To protect and empower children with the necessary digital skills to combat misinformation online, Telia has launched several initiatives such as:
- Mobile Driving License: In 2021 Telia Sweden launched a mobile driving license for children together with the child rights organization Friends. The aim of the mobile driving license is to facilitate conversations about mobile phone use and online life, and to provide a safe and secure start for youngsters wanting to explore the digital life.
- Digital Parenting Package: In 2021 Telia Finland, in collaboration with the organization Save the Children, launched a digital parenting package, used by more than 10,000 customers, to inspire parents to support their children in their online lives.

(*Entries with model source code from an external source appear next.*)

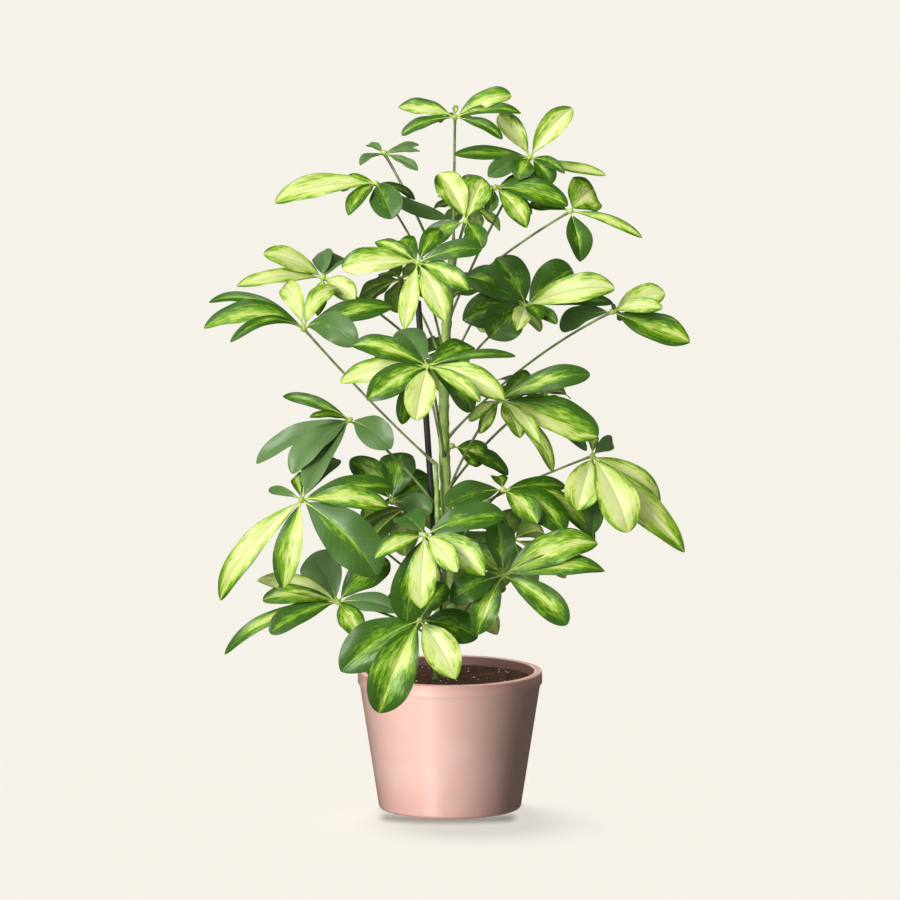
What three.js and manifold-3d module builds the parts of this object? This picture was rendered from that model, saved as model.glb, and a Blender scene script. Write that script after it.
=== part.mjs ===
// A potted variegated umbrella plant. Millimetres, +Z up, the origin in the middle of the pot's underside.
// The front view looks along +Y, from FRONT_TILT above the level.
import * as THREE from "three";
import { mergeVertices } from "three/addons/utils/BufferGeometryUtils.js";
import Module from "manifold-3d";

const wasm = await Module();
wasm.setup();

// Pot: a straight taper with a raised band round the rim
const POT_HEIGHT = 139;
const RIM_RADIUS = 92.5;
const BAND_HEIGHT = 13;
const BAND_OVERHANG = 2;
const FOOT_RADIUS = 71.5;
const FOOT_ROUND = 3;
const RIM_WALL = 8.5;
const RIM_ROUND = 1.2;
const POT_FLOOR = 7;
const POT_SIDES = 36;
const BODY_TOP = POT_HEIGHT - BAND_HEIGHT;
const BODY_RADIUS = RIM_RADIUS - BAND_OVERHANG;
const SIDE_SLOPE = (BODY_RADIUS - FOOT_RADIUS) / BODY_TOP;

// Soil: fills the pot to a little below its rim, slightly higher round the stems
const SOIL_TOP = 130.5;
const SOIL_RISE = 3.5;
const GAP = 0.3;

// Stems and the support rod
const STEM_RADIUS = 5.6;
const SECOND_STEM_RADIUS = 3.2;
const STEM_SIDES = 9;
const STEM_STEPS = 12;
const STEM_POINTS = 60;
const STAKE_RADIUS = 3.2;
const STAKE_SIDES = 12;
const STAKE_FOOT = new THREE.Vector3(-1, 17, 42);
const STAKE_TOP = new THREE.Vector3(-32, 15, 512);

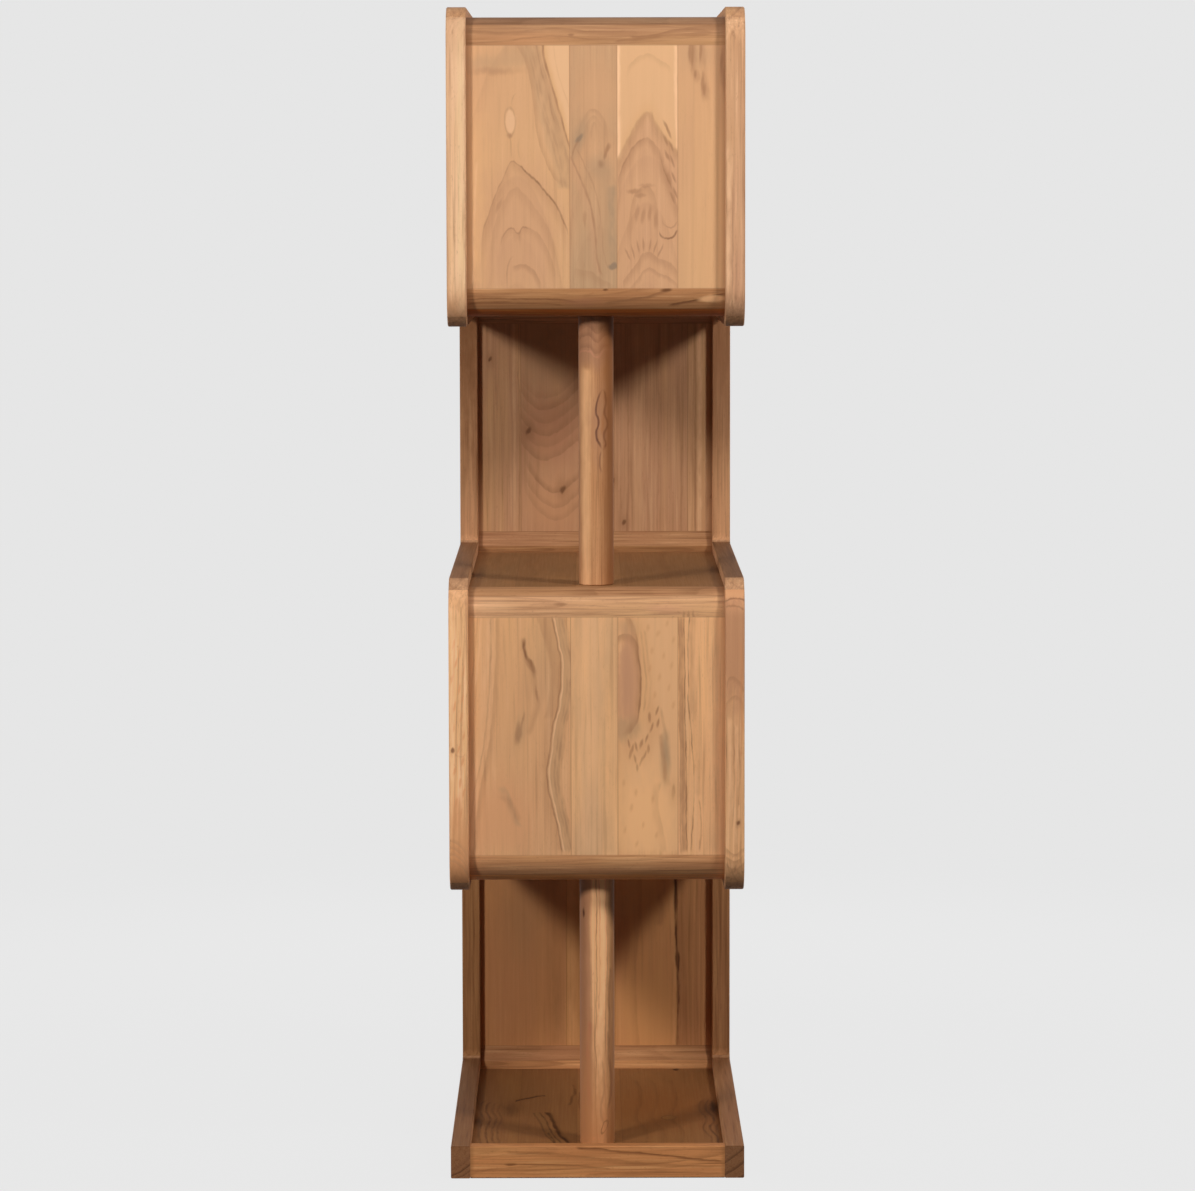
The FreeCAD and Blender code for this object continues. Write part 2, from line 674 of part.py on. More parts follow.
def post(label, under, over, end):
    """A turned post with a round peg at each end."""
    low = run_named[under].start_z
    high = run_named[over].start_z
    height = "(%s - %s - Sizes.board_thickness)" % (high, low)
    body = doc.addObject("PartDesign::Body", label + "_turning")
    sketch = new_sketch(body, "Profile", "XZ_Plane")
    radius = "(Sizes.post_diameter / 2)"
    peg = "(Sizes.peg_diameter / 2)"
    foot = "(-Sizes.peg_length)"
    head = "(%s + Sizes.peg_length)" % height
    corners = [
        ("0", foot), (peg, foot), (peg, "0"), (radius, "0"),
        (radius, height), (peg, height), (peg, head), ("0", head),
    ]
    stepped_outline(sketch, corners)
    doc.recompute()
    turning = body.newObject("PartDesign::Revolution", "Turning")
    turning.Profile = sketch
    turning.ReferenceAxis = (sketch, ["V_Axis"])
    turning.Angle = 360
    sketch.Visibility = False
    doc.recompute()
    easing = body.newObject("PartDesign::Chamfer", "Easing")
    full = number(radius)
    rims = [
        "Edge%d" % position for position, edge in enumerate(turning.Shape.Edges, start=1)
        if isinstance(edge.Curve, Part.Circle) and abs(edge.Curve.Radius - full) < 1e-6
    ]
    easing.Base = (turning, rims)
    bind(easing, Size="Sizes.post_easing")
    place(body, "0", "%d * %s" % (end, POST_OFFSET), "%s + %s" % (low, BOARD_HALF))
    doc.recompute()
    return add_node(label, body)


for values in POSTS:
    post(*values)

# ---------------------------------------------------------------- loose tenons

frame_keys = [thing for _, _, thing in frame_tenons("frame_tenon", "0")]
add_node("frame_tenons", group("frame_tenons_group", frame_keys))
lip_keys = [thing for _, _, thing in lip_tenons("lip_tenon", "0")]
add_node("lip_tenons", group("lip_tenons_group", lip_keys))

# ---------------------------------------------------------------- checks and export

doc.recompute()
for thing in doc.Objects:
    if "Invalid" in thing.State or "Error" in thing.State:
        raise RuntimeError("%s (%s) failed: %s" % (thing.Name, thing.Label, thing.State))
for thing in node_objects:
    if thing.Shape.isNull() or not thing.Shape.isValid():
        raise RuntimeError(thing.Label + " has no valid shape")

os.makedirs("parts", exist_ok=True)
for thing in node_objects:
    thing.Shape.exportStep("parts/%s.step" % thing.Label)
print("%d sub-parts written" % len(node_objects))
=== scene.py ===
"""Looks of a serpentine bookcase: oiled acacia, soft studio light and a camera.

Everything is in metres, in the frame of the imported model: +Z up, the narrow front faces -Y.
The wood is described in millimetres, from the middle of each board.
"""

import math

import bpy
from mathutils import Matrix, Vector


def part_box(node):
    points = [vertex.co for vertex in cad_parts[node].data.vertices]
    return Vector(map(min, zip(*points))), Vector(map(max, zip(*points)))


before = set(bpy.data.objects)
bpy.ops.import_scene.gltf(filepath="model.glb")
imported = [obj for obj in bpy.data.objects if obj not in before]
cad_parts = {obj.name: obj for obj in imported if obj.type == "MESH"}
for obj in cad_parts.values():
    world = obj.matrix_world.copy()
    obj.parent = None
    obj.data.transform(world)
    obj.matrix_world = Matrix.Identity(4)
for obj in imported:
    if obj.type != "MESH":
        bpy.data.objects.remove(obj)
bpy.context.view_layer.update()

# -------- shader arithmetic


class Value:
    """A number that a material works out at each point, with ordinary arithmetic."""

    def __init__(self, tree, socket):
        self.tree = tree
        self.socket = socket

    def math(self, operation, *others):
        node = self.tree.nodes.new("ShaderNodeMath")
        node.operation = operation
        for slot, value in zip(node.inputs, (self,) + others):
            join(self.tree, value, slot)
        return Value(self.tree, node.outputs[0])

    def __add__(self, other):
        return self.math("ADD", other)

    def __sub__(self, other):
        return self.math("SUBTRACT", other)

    def __mul__(self, other):
        return self.math("MULTIPLY", other)

    def __truediv__(self, other):
        return self.math("DIVIDE", other)

    def __neg__(self):
        return self * -1

    def __rsub__(self, other):
        return -self + other

    __radd__ = __add__
    __rmul__ = __mul__

    def sqrt(self):
        return self.math("SQRT")

    def size(self):
        return self.math("ABSOLUTE")

    def ramp(self, low, high, start=0.0, end=1.0):
        """start below low, end above high, and a smooth step between them."""
        node = self.tree.nodes.new("ShaderNodeMapRange")
        node.interpolation_type = "SMOOTHSTEP"
        for slot, value in zip(node.inputs, (self, low, high, start, end)):
            join(self.tree, value, slot)
        return Value(self.tree, node.outputs[0])


def join(tree, value, slot):
    """Feed a socket with a Value, or set it to a plain number or colour."""
    if isinstance(value, Value):
        tree.links.new(value.socket, slot)
    elif isinstance(value, (tuple, list)) and len(value) == 3 and slot.type == "RGBA":
        slot.default_value = (*value, 1.0)
    else:
        slot.default_value = value


def vector(tree, x, y, z):
    node = tree.nodes.new("ShaderNodeCombineXYZ")
    for slot, value in zip(node.inputs, (x, y, z)):
        join(tree, value, slot)
    return Value(tree, node.outputs[0])


def noise(tree, place, detail=2.0, seed=0.0):
    """Smooth noise about 0, mostly within -0.3 and 0.3."""
    node = tree.nodes.new("ShaderNodeTexNoise")
    node.noise_dimensions = "4D"
    join(tree, place, node.inputs["Vector"])
    join(tree, seed, node.inputs["W"])
    node.inputs["Scale"].default_value = 1.0
    node.inputs["Detail"].default_value = detail
    node.inputs["Roughness"].default_value = 0.55
    return Value(tree, node.outputs["Fac"]) - 0.5


def chance(tree, number):
    """A random share between 0 and 1 for each whole number."""
    node = tree.nodes.new("ShaderNodeTexWhiteNoise")
    node.noise_dimensions = "1D"
    join(tree, number, node.inputs["W"])
    return Value(tree, node.outputs["Value"])


def blend(tree, amount, first, second, kind="MIX"):
    """Mixes two colours. A Mix node's sockets for colours are 6 and 7, and output 2."""
    node = tree.nodes.new("ShaderNodeMix")
    node.data_type = "RGBA"
    node.blend_type = kind
    node.clamp_factor = True
    join(tree, amount, node.inputs[0])
    join(tree, first, node.inputs[6])
    join(tree, second, node.inputs[7])
    return Value(tree, node.outputs[2])


def coordinates(tree, kind="Object"):
    """The x, y and z of the point, or of its normal."""
    place = tree.nodes.new("ShaderNodeTexCoord")
    parts = tree.nodes.new("ShaderNodeSeparateXYZ")
    tree.links.new(place.outputs[kind], parts.inputs[0])
    return [Value(tree, socket) for socket in parts.outputs]


def group(inputs, outputs):
    """Makes a node group of a function. Its inputs and outputs named colour are colours."""

    def make(build):
        tree = bpy.data.node_groups.new(build.__name__, "ShaderNodeTree")
        for names, side in ((inputs, "INPUT"), (outputs, "OUTPUT")):
            for label in names.split():
                kind = "NodeSocketColor" if "colour" in label else "NodeSocketFloat"
                tree.interface.new_socket(label, in_out=side, socket_type=kind)
        given = tree.nodes.new("NodeGroupInput")
        wanted = tree.nodes.new("NodeGroupOutput")
        results = build(tree, *(Value(tree, socket) for socket in given.outputs if socket.name))
        for value, slot in zip(results, wanted.inputs):
            join(tree, value, slot)
        return tree

    return make


def use(tree, node_group, *values):
    """The outputs of a node group for these inputs."""
    node = tree.nodes.new("ShaderNodeGroup")
    node.node_tree = node_group
    for slot, value in zip(node.inputs, values):
        join(tree, value, slot)
    return [Value(tree, socket) for socket in node.outputs]


# -------- wood

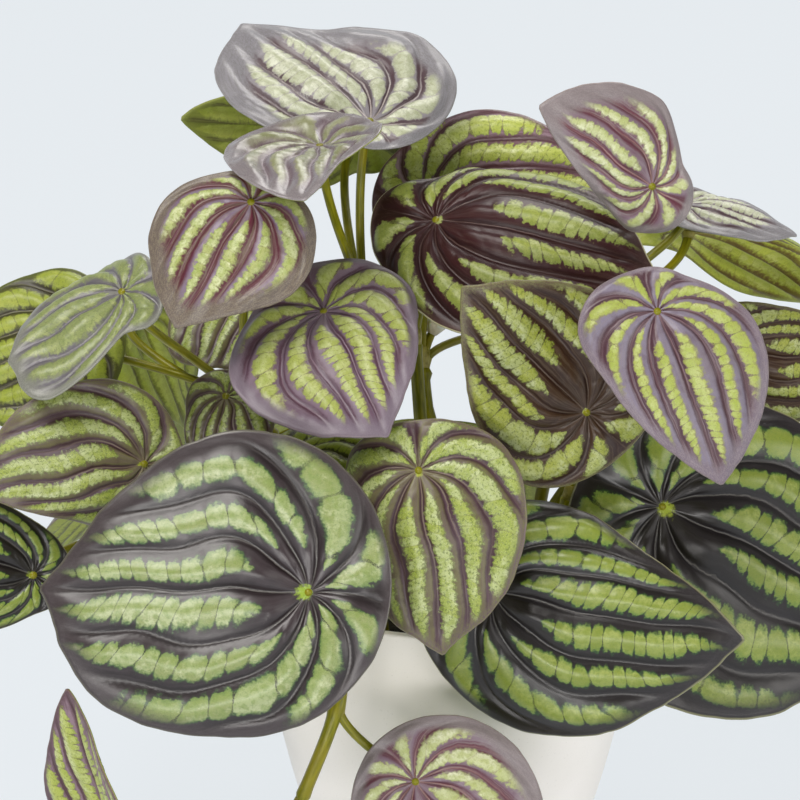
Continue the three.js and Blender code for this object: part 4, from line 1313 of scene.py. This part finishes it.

- Online privacy training for young people: In 2021, Telia Finland teamed up with the Finnish Youtuber Tuure Boelius and the organization Save the Children to create a series of child-friendly educational videos about online privacy and data protection. The videos reached more than 50,000 viewers.
- Greatest Courage: In Estonia, Telia keeps developing its “Greatest Courage” initiative to educate and create awareness for children, families and teachers about cyberbullying. The initiative is run in collaboration with the Estonian Union of Child Welfare.
- Growing up on the internet: In Lithuania, Telia’s initiative “Augu Internete” (Growing up on the internet) has been running for six years, educating kids and parents about online safety. To this date, workshops on internet safety have been attended by 90,000 school children.